▶ _AIM_: Locate and copy each line in the data that contains the word "shown".

▶ _DATA LINES_:
··········

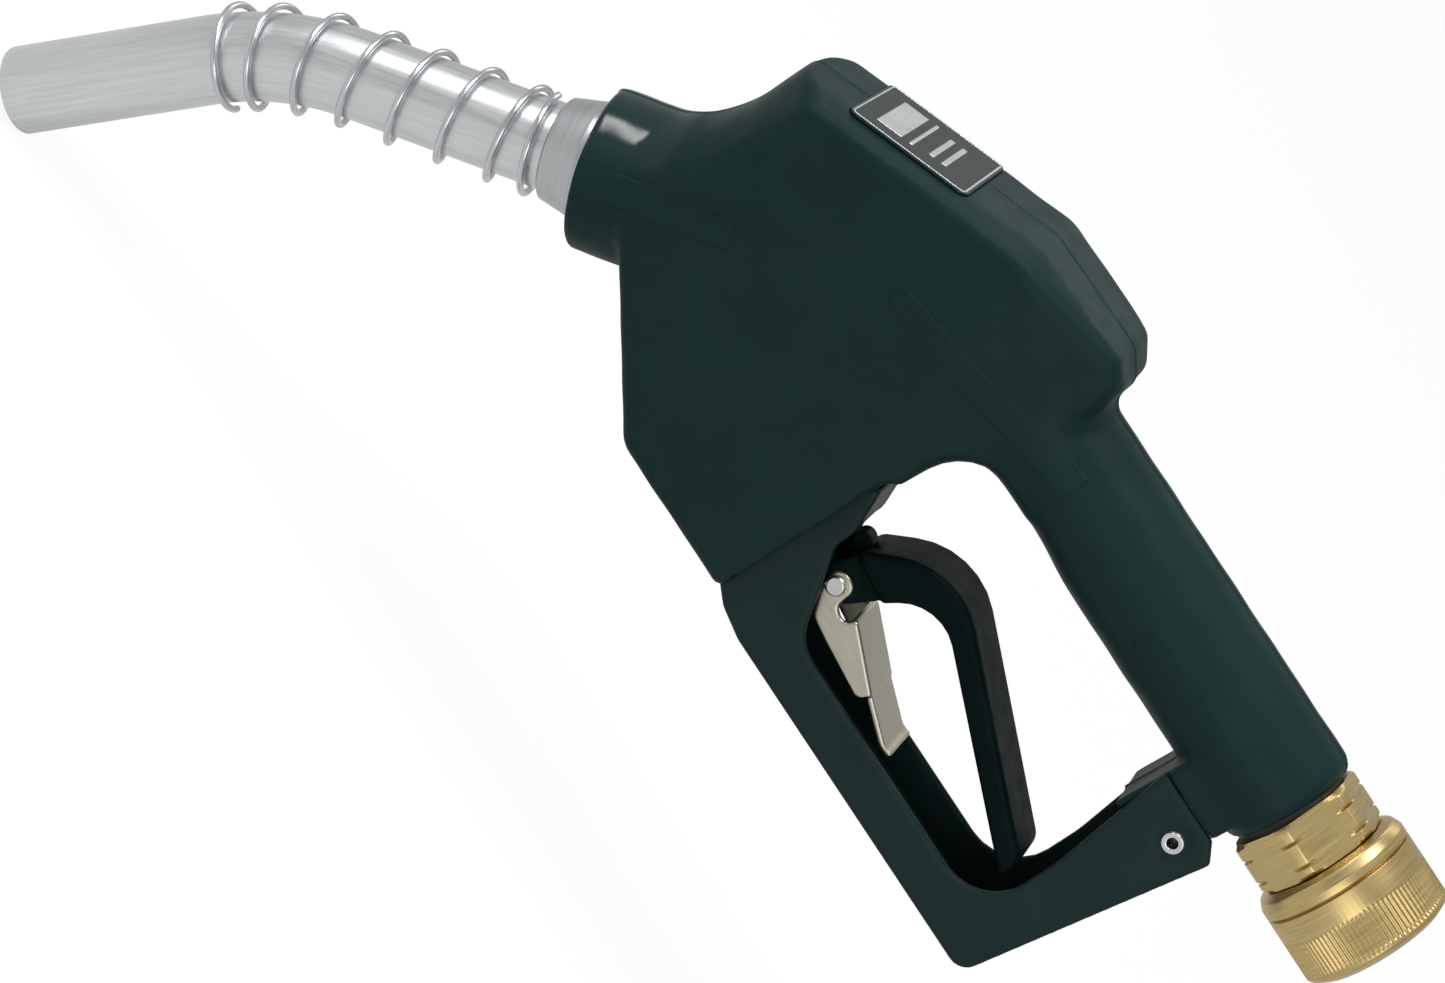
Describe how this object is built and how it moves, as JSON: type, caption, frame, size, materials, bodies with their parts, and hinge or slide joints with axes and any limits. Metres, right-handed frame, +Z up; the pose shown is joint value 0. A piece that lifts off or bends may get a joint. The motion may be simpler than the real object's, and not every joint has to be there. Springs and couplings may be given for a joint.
{
  "type": "fuel nozzle",
  "caption": "Automatic fuel nozzle: vinyl-covered body, bent spout with hook spring, squeeze lever in a U guard with hold-open clip, and a turning brass hose swivel.",
  "frame": {"origin": "centre of the hose inlet's face, on the swivel's axis", "axes": "+X out of the hose inlet, along the grip; +Z up, away from the lever; the nozzle is symmetric about Y = 0 and the spout points to -X and down"},
  "size_m": [0.4142, 0.0616, 0.2374],
  "materials": {
    "vinyl": "satin moulded vinyl, nearly black with a green-blue tint",
    "cast_aluminium": "as cast, machined bores",
    "plate": "gloss black with a thin silver border",
    "guard_black": "matte black paint",
    "lever_black": "satin black paint",
    "zinc_steel": "zinc plated",
    "clip_steel": "nickel plated, pressed",
    "brass": "turned, satin",
    "spout_aluminium": "drawn tube, faint lengthwise streaks",
    "collar_aluminium": "turned, matt grey",
    "spring_steel": "bright drawn wire",
    "stainless": "ground stainless",
    "seal_rubber": "nitrile",
    "acetal": "white acetal"
  },
  "bodies": {
    "root": {"body_casting": "cast_aluminium", "body_cover": "vinyl", "chamber_cap": "collar_aluminium", "chamber_cap_oring": "seal_rubber", "check_valve_guide": "acetal", "check_valve_seat": "brass", "check_valve_spring": "spring_steel", "collar_set_screw": "zinc_steel", "diaphragm": "seal_rubber", "diaphragm_cap": "collar_aluminium", "diaphragm_cap_screws": "zinc_steel", "diaphragm_spring": "spring_steel", "gland_seals": "seal_rubber", "guard_rivet": "zinc_steel", "guard_screws": "zinc_steel", "inlet_nipple": "brass", "inlet_strainer": "stainless", "label_plate": "plate", "lever_guard": "guard_black", "main_valve_spring": "spring_steel", "nipple_gasket": "seal_rubber", "sensor_fitting": "stainless", "sensor_tube": "stainless", "spout_collar": "collar_aluminium", "spout_oring": "seal_rubber", "spout_spring": "spring_steel", "spout_tube": "spout_aluminium", "stem_gland": "brass", "swivel_balls": "stainless", "swivel_seals": "seal_rubber", "trip_retainer": "zinc_steel", "trip_spring": "spring_steel", "valve_seat_ring": "brass"},
    "swivel": {"swivel_ring": "brass"},
    "valve": {"main_poppet": "collar_aluminium", "poppet_seal": "seal_rubber", "push_rod": "stainless"},
    "check_valve": {"check_valve_poppet": "acetal"},
    "latch": {"latch_pin": "stainless"},
    "trip": {"trip_plunger": "stainless", "lever_pin": "zinc_steel"},
    "lever": {"lever": "lever_black"},
    "clip": {"hold_open_clip": "clip_steel"}
  },
  "joints": [
    {"name": "swivel_spin", "type": "hinge", "parent": "root", "child": "swivel", "pos_m": [-0.014, 0, 0], "axis": [1, 0, 0], "continuous": true},
    {"name": "latch_slide", "type": "slide", "parent": "root", "child": "latch", "axis": [0, 0, -1], "range_m": [0, 0.002], "deforming": ["diaphragm", "diaphragm_spring"]},
    {"name": "trip_slide", "type": "slide", "parent": "root", "child": "trip", "axis": [1, 0, 0], "range_m": [0, 0.003], "deforming": ["trip_spring"]},
    {"name": "lever_squeeze", "type": "hinge", "parent": "trip", "child": "lever", "pos_m": [-0.161, 0, -0.07], "axis": [0, -1, 0], "range_deg": [0, 26]},
    {"name": "valve_slide", "type": "slide", "parent": "root", "child": "valve", "axis": [-1, 0, 0], "range_m": [0, 0.0038], "deforming": ["main_valve_spring"]},
    {"name": "clip_swing", "type": "hinge", "parent": "trip", "child": "clip", "pos_m": [-0.161, 0, -0.07], "axis": [0, -1, 0], "range_deg": [-8, 10]},
    {"name": "check_slide", "type": "slide", "parent": "root", "child": "check_valve", "axis": [-0.7902, 0, -0.6129], "range_m": [0, 0.005], "deforming": ["check_valve_spring"]}
  ],
  "couplings": [
    {"joint": "trip_slide", "follows": "latch_slide", "ratio": 1.5},
    {"joint": "valve_slide", "follows": "lever_squeeze", "m_per_rad": 0.008373}
  ]
}
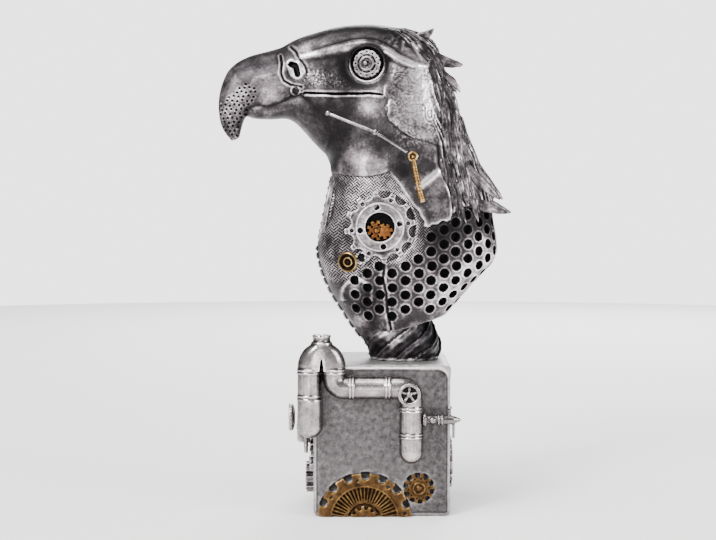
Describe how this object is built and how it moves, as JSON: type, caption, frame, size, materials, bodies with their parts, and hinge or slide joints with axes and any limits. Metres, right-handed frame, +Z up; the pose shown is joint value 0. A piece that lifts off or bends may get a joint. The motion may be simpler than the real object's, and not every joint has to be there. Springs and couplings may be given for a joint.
{
  "type": "steampunk eagle figurine",
  "caption": "Steampunk eagle bust figurine on a square plinth, with portholes, perforated neck, pipework and gears; stands on its flat underside as a shelf ornament.",
  "frame": {"origin": "centre of the plinth's flat underside", "axes": "+Z up, the beak points to -X, the eagle's left side, with the front pipework of the plinth, faces -Y"},
  "size_m": [0.1775, 0.0956, 0.2925],
  "materials": {
    "antique_silver": "antique silver paint, dark wash in the recesses, rubbed bright on the edges",
    "aged_brass": "aged brass paint with a brown wash",
    "copper": "copper paint, worn"
  },
  "bodies": {
    "root": {"plinth": "antique_silver", "eagle_bust": "antique_silver", "steam_pipe": "antique_silver", "front_valve_wheel": "antique_silver", "left_valve_wheel": "antique_silver", "side_tap": "antique_silver", "drain_pipe": "antique_silver", "half_gear": "aged_brass", "small_gear": "aged_brass", "left_gear": "antique_silver", "right_gear": "antique_silver", "back_gear": "antique_silver", "porthole_plate_left": "antique_silver", "porthole_plate_right": "antique_silver", "porthole_flange_left": "antique_silver", "porthole_flange_right": "antique_silver", "well_gears_left": "copper", "well_gears_right": "copper", "neck_boss_left": "aged_brass", "neck_boss_right": "aged_brass", "cheek_rod_left": "antique_silver", "cheek_rod_right": "antique_silver", "cheek_lever_left": "aged_brass", "cheek_lever_right": "aged_brass", "chest_disc": "antique_silver"}
  },
  "joints": []
}
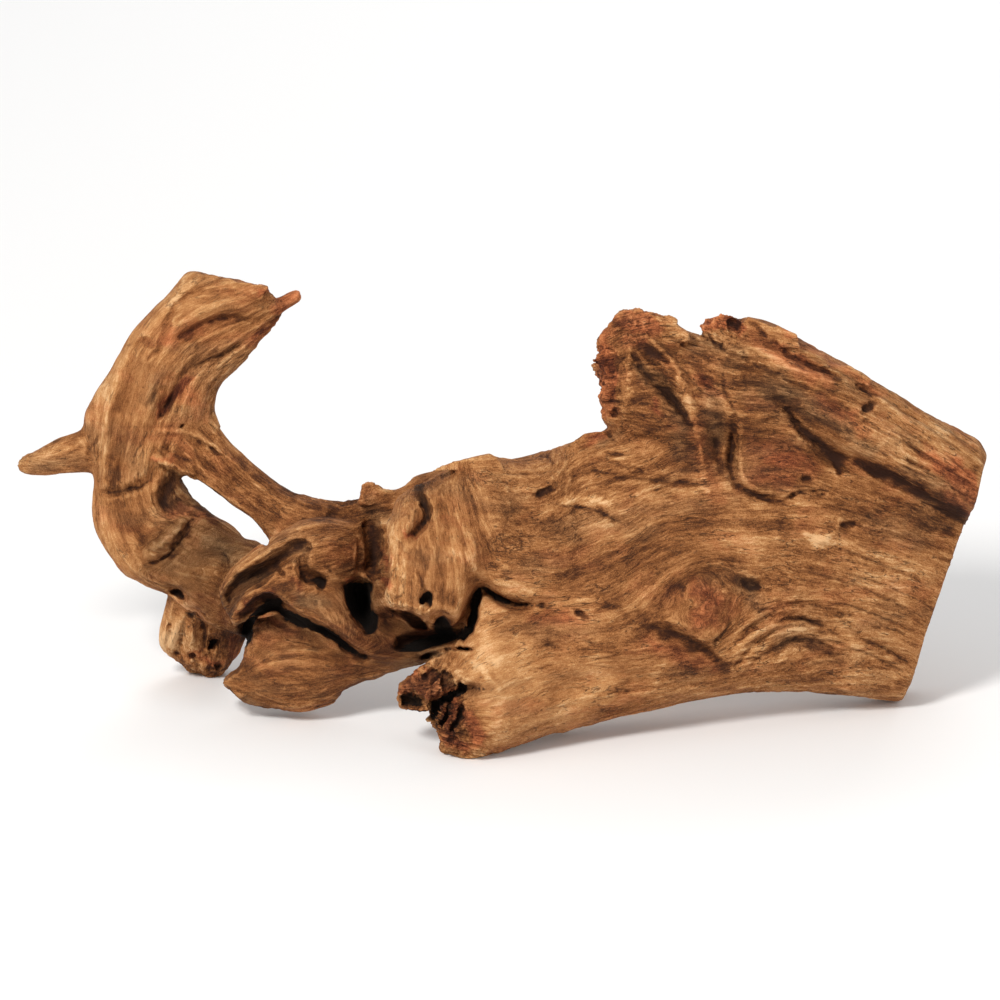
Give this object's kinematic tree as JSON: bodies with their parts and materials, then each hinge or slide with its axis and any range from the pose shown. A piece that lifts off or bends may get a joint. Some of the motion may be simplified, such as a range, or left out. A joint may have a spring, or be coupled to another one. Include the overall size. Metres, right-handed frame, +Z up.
{
  "type": "piece of driftwood",
  "caption": "Long weathered piece of driftwood: a sawn trunk with a bough along its top, a gnarled hollow middle and a curved horn, resting on its lowest points.",
  "frame": {"origin": "on the ground, under the middle of the piece's bounding box", "axes": "+X along the piece from the horn to the sawn end, +Y away from the front that the picture shows, +Z up"},
  "size_m": [1.0222, 0.315, 0.4628],
  "materials": {
    "wood": "raw, weathered, matt"
  },
  "bodies": {
    "root": {"driftwood": "wood"}
  },
  "joints": []
}
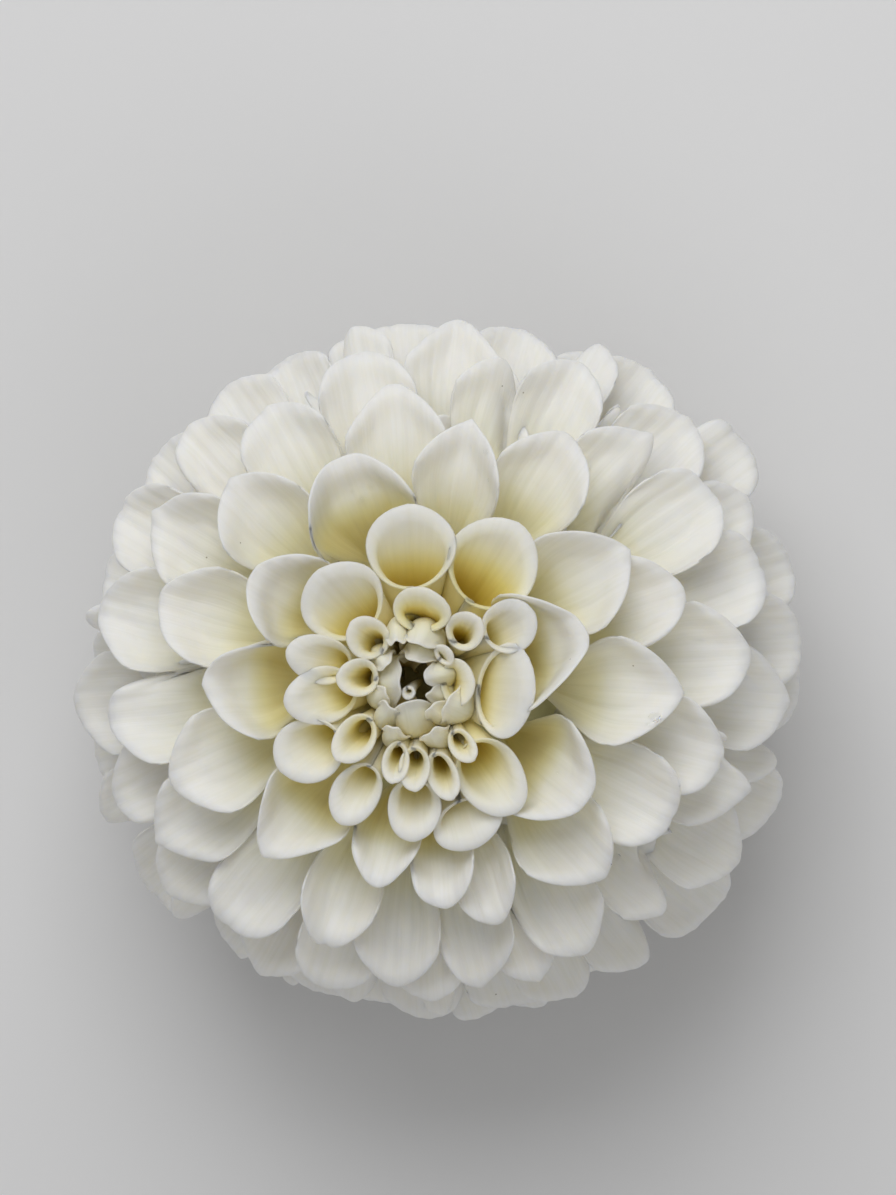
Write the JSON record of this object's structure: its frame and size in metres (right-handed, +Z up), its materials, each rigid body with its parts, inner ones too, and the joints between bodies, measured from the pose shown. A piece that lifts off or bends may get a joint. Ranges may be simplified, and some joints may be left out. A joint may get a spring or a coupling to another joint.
{
  "type": "pompon dahlia flower",
  "caption": "Ball-shaped white dahlia bloom with layered spoon-shaped petals, rolled cream florets at the eye and a short cut stem, lying face up on its back petals.",
  "frame": {"origin": "on the table, under the middle of the bloom's box", "axes": "+Z up along the bloom's axis, from the cut stem to the eye; +X and +Y across the bloom, +Y towards the top of the reference view"},
  "size_m": [0.0904, 0.088, 0.0656],
  "materials": {
    "petal_white": "matte",
    "petal_cream": "matte",
    "calyx_green": "matte"
  },
  "bodies": {
    "root": {"outer_florets": "petal_white", "inner_florets": "petal_cream", "calyx_and_stem": "calyx_green"}
  },
  "joints": []
}
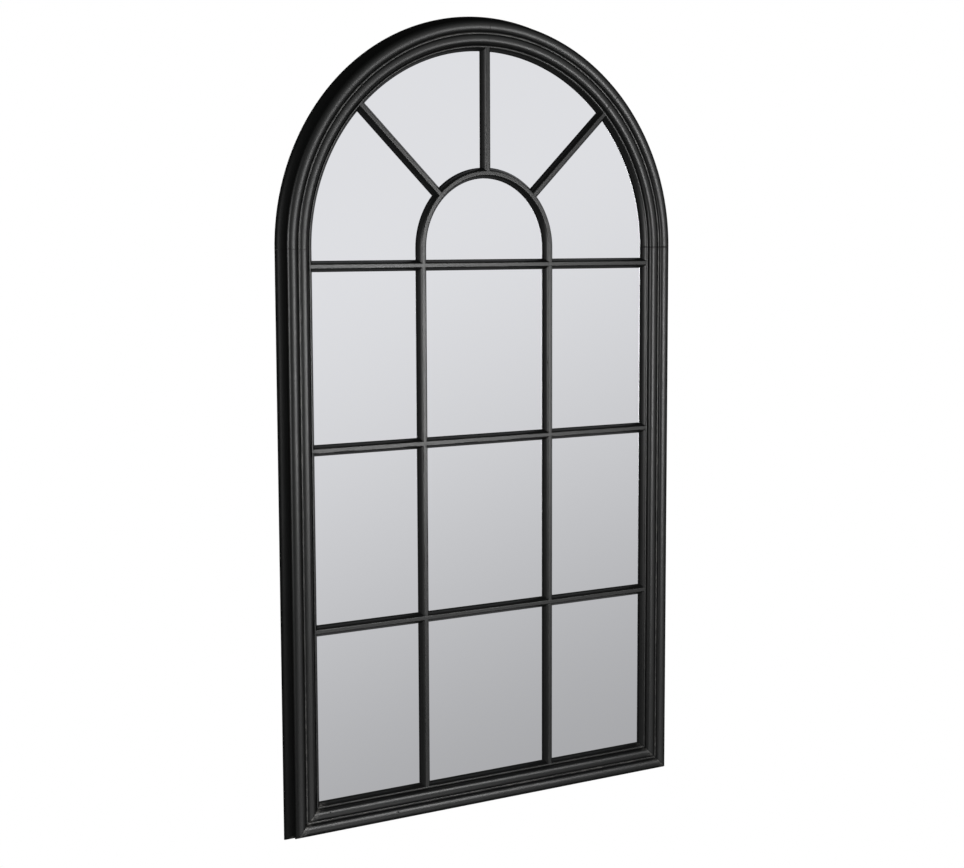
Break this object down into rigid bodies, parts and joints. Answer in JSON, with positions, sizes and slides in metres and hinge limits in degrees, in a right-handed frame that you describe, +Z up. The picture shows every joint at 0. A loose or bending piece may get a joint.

··········

▶ _TASK SOLUTION_:
Describe how this object is built and how it moves, as JSON: type, caption, frame, size, materials, bodies with their parts, and hinge or slide joints with axes and any limits. Metres, right-handed frame, +Z up; the pose shown is joint value 0. A piece that lifts off or bends may get a joint. The motion may be simpler than the real object's, and not every joint has to be there. Springs and couplings may be given for a joint.
Describe how this object is built and how it moves, as JSON: type, caption, frame, size, materials, bodies with their parts, and hinge or slide joints with axes and any limits. Metres, right-handed frame, +Z up; the pose shown is joint value 0. A piece that lifts off or bends may get a joint. The motion may be simpler than the real object's, and not every joint has to be there. Springs and couplings may be given for a joint.
Give this object's kinematic tree as JSON: bodies with their parts and materials, then each hinge or slide with its axis and any range from the pose shown. A piece that lifts off or bends may get a joint. Some of the motion may be simplified, such as a range, or left out. A joint may have a spring, or be coupled to another one. Include the overall size. Metres, right-handed frame, +Z up.
Write the JSON record of this object's structure: its frame and size in metres (right-handed, +Z up), its materials, each rigid body with its parts, inner ones too, and the joints between bodies, measured from the pose shown. A piece that lifts off or bends may get a joint. Ranges may be simplified, and some joints may be left out. A joint may get a spring or a coupling to another joint.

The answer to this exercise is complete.